Sunday, June 22, 2014

Forward Motions: Brookstone Seeks Bankruptcy Plan Approval

The week in bankruptcy kicks off Monday in Wilmington, Del., when Brookstone Holdings Corp. will go before a judge to seek approval of its bankruptcy-exit plan.


The centerpiece of the retailer’s plan is a $174 million bid to buy the company from Sailing Innovation US Inc.–a collaboration between Chinese investment firm Sailing Capital Overseas Investment Fund LP and Chinese conglomerate Sanpower Group, with a financing commitment from GE Capital.


The consortium’s bid trumped a $146.3 million offer by an affiliate of Spencer Spirit Holdings Inc., the parent of the Spencer’s and Spirit Halloween retail chains, which had served as the lead bidder at a June 2 auction.


Under the current plan, Brookstone’s unsecured creditors will receive at least $1.25 million, plus a chance to collect as much as $1.5 million more depending on how much money comes in from the sale. The plan also proposes to pay off the company’s approximately $51 million in bank loans with a loan provided by bondholders funding the restructuring.


Brookstone’s new owners plan to keep open nearly all of the specialty retailer’s 240 stores and also expand the brand’s presence abroad, an attorney for Brookstone said at a bankruptcy-court hearing earlier this month.


Brookstone sought Chapter 11 protection in April, citing sales that have lagged since 2007. Outside of its stores, Brookstone also sells its merchandise, which includes travel electronics, massage chairs and other novelties, online and through a catalog.


Also Monday, Fairmont General Hospital will ask the Clarksburg, W.Va., bankruptcy court for permission to sell its assets to Alecto Healthcare Services LLC for $15.3 million.


Fairmont, one of the largest employers in Marion County, W.Va., tried to recover more money for creditors through a bankruptcy auction, but no other bidders came forward that met the criteria to beat Alecto’s offer.


Long Beach, Calif.-based Alecto has agreed to pay $15 million in cash for the 207-bed Fairmont, plus another $300,000 one year after the deal closes. Alecto also has committed to spending at least $5 million on upgrades and improvements at the hospital over the next two years.


Fairmont filed for Chapter 11 bankruptcy protection in September to restructure its balance sheet and affiliate with a larger health-care system to stabilize the ailing facility. According to court documents, Fairmont began experiencing financial trouble in 2008, including competition from other hospitals, reimbursement issues and problems with expensive labor contracts.


Later in the week, Mercantile Bancorp Inc. will seek confirmation of its bankruptcy-exit plan in Wilmington.


The Chapter 11 plan details how the company will distribute its assets among its creditors, such as the proceeds from the $23 million sale of its Mercantile Bank chain to Illinois-based United Community Bancorp. The sale, which the bankruptcy court approved last September, closed in December.

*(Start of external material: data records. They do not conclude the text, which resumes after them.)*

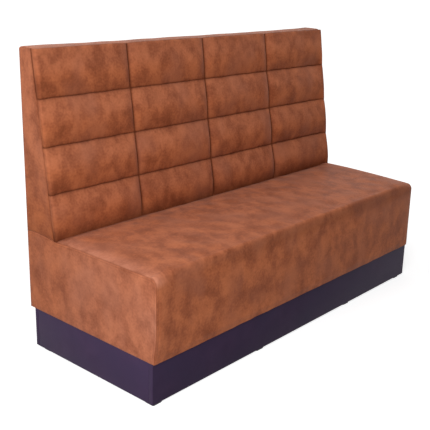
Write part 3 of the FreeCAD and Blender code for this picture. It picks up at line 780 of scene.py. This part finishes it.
def pad_columns(outer_left, outer_right):
    """Across one pad: place, fixed height, share of the crown and of the end's turn."""
    inner = [(place, 0.0, rise, 0.0) for place, rise in zip(column_places, column_rises)]
    wall = [(0, PAD_BACK, 0.0, 0.0)]
    turn = [(0, -FLANGE, 0.0, 0.0), (0, -0.0085, 0.0, 0.12), (0, -0.0065, 0.0, 0.5),
            (0, -0.0035, 0.0, 0.85), (0, 0.0, 0.0, 1.0), (0, 0.0, 0.16, 1.0)]
    for angle in (8, 20, 33, 46, 59, 72, 84):
        t = math.radians(angle)
        turn.append((TURN * (1 - math.cos(t)), 0.0, 0.26 + 0.68 * math.sin(t), math.cos(t)))
    turn += [(0.0115, 0.0, 0.955, 0.0), (0.016, 0.0, 0.965, 0.0), (0.022, 0.0, 0.975, 0.0),
             (0.030, 0.0, 0.985, 0.0), (0.040, 0.0, 0.993, 0.0), (0.054, 0.0, 1.0, 0.0)]
    left_end = turn if outer_left else wall + inner
    right_end = turn if outer_right else wall + inner
    gap_left = SLIP + PAD_GAP * (not outer_left)
    gap_right = SLIP + PAD_GAP * (not outer_right)
    level_from = column_places[-1]
    count = round((column_width - 2 * level_from) / PAD_STEP)
    middle = np.linspace(level_from, column_width - level_from, count + 1)[1:-1]
    rows = [(gap_left + place, *rest) for place, *rest in left_end]
    rows += [(place, 0.0, 1.0, 0.0) for place in middle]
    rows += [(column_width - gap_right - place, *rest) for place, *rest in reversed(right_end)]
    return np.array(rows).T


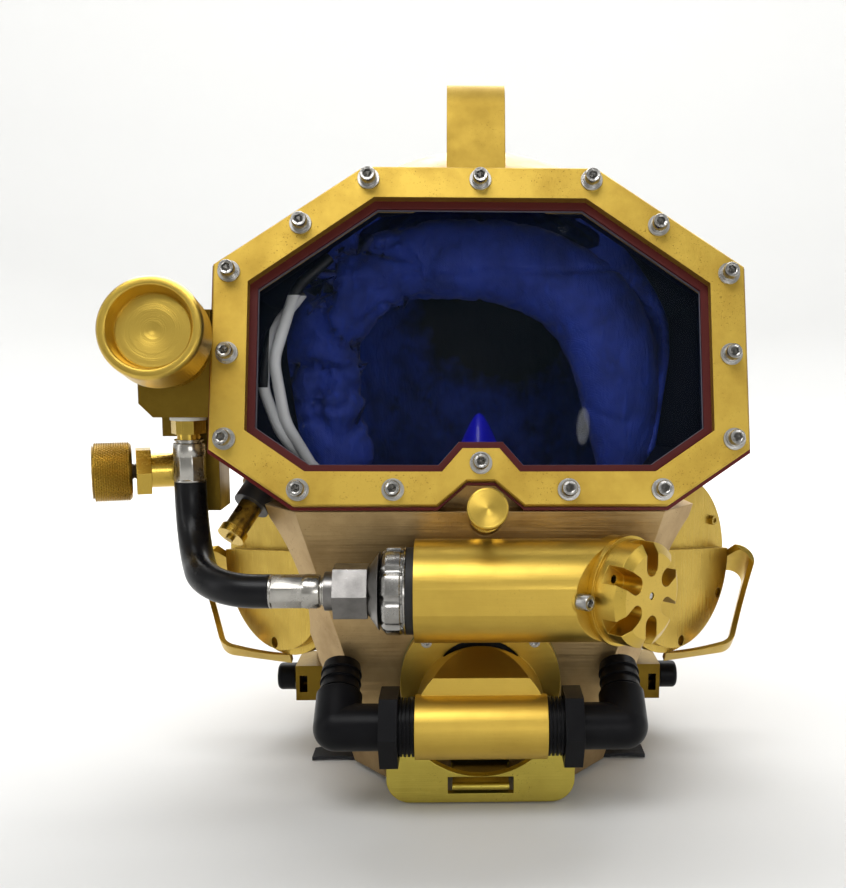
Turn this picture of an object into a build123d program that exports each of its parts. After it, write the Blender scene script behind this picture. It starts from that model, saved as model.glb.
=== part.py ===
from build123d import *
import math
import os

# Surface supplied diving helmet of cast bronze with an octagonal face port. All lengths are millimetres.
# The origin is the centre of the neck opening, on the plane that the helmet stands on.
# The front faces -Y, +Z is up, and +X is the wearer's left.

# Clearances
overrun = 6.0
slip = 0.3
screw_slip = 0.15
press_slip = 0.05

# Shell
neck_radius = 94.0
shell_foot_z = 3.0
crown_base_z = 225.0
crown_radius = 122.0
crown_height = 118.0
shell_wall = 4.5

# Prow, the flat front panel and its side facets
prow_foot_half = 50.0
prow_foot_y = -106.0
prow_top_half = 93.0
prow_top_y = -124.0
prow_top_z = 150.0
bevel_x = 19.0
bevel_y = 24.0
flank_x = -10.0
flank_y = 62.0

# Face port, on a plane that leans back
port_lean = 15.0
port_y = -115.0
port_z = 233.0
frame_half_width = 134.0
frame_top = 92.8
frame_outline_shares = [(0.443, 1.0), (1.0, 0.442), (1.0, -0.569)]
frame_outline_shares += [(0.689, -0.873), (0.160, -0.873), (0.052, -0.740)]
frame_side_band = 17.5
frame_top_band = 16.3
window_half_width = frame_half_width - frame_side_band
window_top = frame_top - frame_top_band
window_outline_shares = [(0.463, 1.0), (1.0, 0.421), (1.0, -0.566)]
window_outline_shares += [(0.744, -0.835), (0.165, -0.837), (0.078, -0.684)]
screw_place_shares = [(0.424, 0.927), (0.677, 0.670), (0.940, 0.400), (0.940, -0.050), (0.942, -0.515)]
screw_place_shares += [(0.670, -0.787), (0.323, -0.787)]
screw_middle_shares = [(0.0, 0.925), (0.0, -0.644)]
frame_thickness = 6.0
frame_edge_chamfer = 0.8
gasket_thickness = 3.0
gasket_lap = 4.0
pane_thickness = 8.0
pane_lap = 4.0
ledge_thickness = 6.5
ledge_lap = 2.0
flange_inset = 1.5
housing_depth = 95.0
housing_back_share = 0.72

# Port screws
screw_radius = 2.4
screw_head_radius = 3.95
screw_head_height = 5.0
screw_socket_flats = 3.9
screw_socket_depth = 2.6
washer_radius = 5.55
washer_thickness = 1.2
lock_washer_radius = 4.2
lock_washer_thickness = 1.8
lock_washer_gap = 1.0
screw_grip = 11.0

# Top handle, a bent strap
top_handle_x = -2.0
top_handle_width = 31.0
top_handle_thickness = 4.0
top_handle_foot_w = -18.0
top_handle_rise = 29.0
top_handle_height = crown_base_z + crown_height + top_handle_rise
top_handle_front_y = -56.0
top_handle_back_y = 4.0
top_handle_rear_y = 34.0
top_handle_bend = 18.0

# Ear cans and covers
ear_inset = 26.0
ear_x = frame_half_width - ear_inset
ear_y = -45.0
ear_z = 106.0
ear_turn = 45.0
ear_can_radius = 50.0
ear_can_length = 60.0
ear_can_wall = 5.0
ear_floor = 8.0
ear_lip = 8.0
ear_cover_radius = 51.0
ear_cover_thickness = 5.0
ear_step_height = 6.0
ear_step_y = 10.0
ear_step_slope = 7.0
ear_step_radius = 47.0
ear_block_width = 22.0
ear_block_bottom = 14.0
ear_block_height = 9.0
ear_gasket_thickness = 1.5
ear_gasket_width = 12.0
ear_pocket_gap = 1.2
ear_screw_count = 6
ear_screw_ring = 43.5
small_screw_radius = 1.6
small_head_radius = 2.8
small_head_height = 2.4
earphone_radius = 30.0
earphone_thickness = 16.0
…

Tax and other high-ranking claims are slated to be paid in full under the plan, court papers show, while the company’s unsecured creditors would recover between 2.5 cents and 3.8 cents of every dollar they’re owed.


The unsecured creditors include investors in so-called trust-preferred securities issued by Mercantile. They are owed $61.9 million in principal and $14.1 million in interest, court papers show.


Founded in 1983, Mercantile owned six banks in Missouri, Illinois, Kansas and Florida in 2009 with $1.9 billion in assets. The Quincy, Ill., company sought Chapter 11 protection in June 2013.


-Stephanie Gleason and Jacqueline Palank contributed to this article.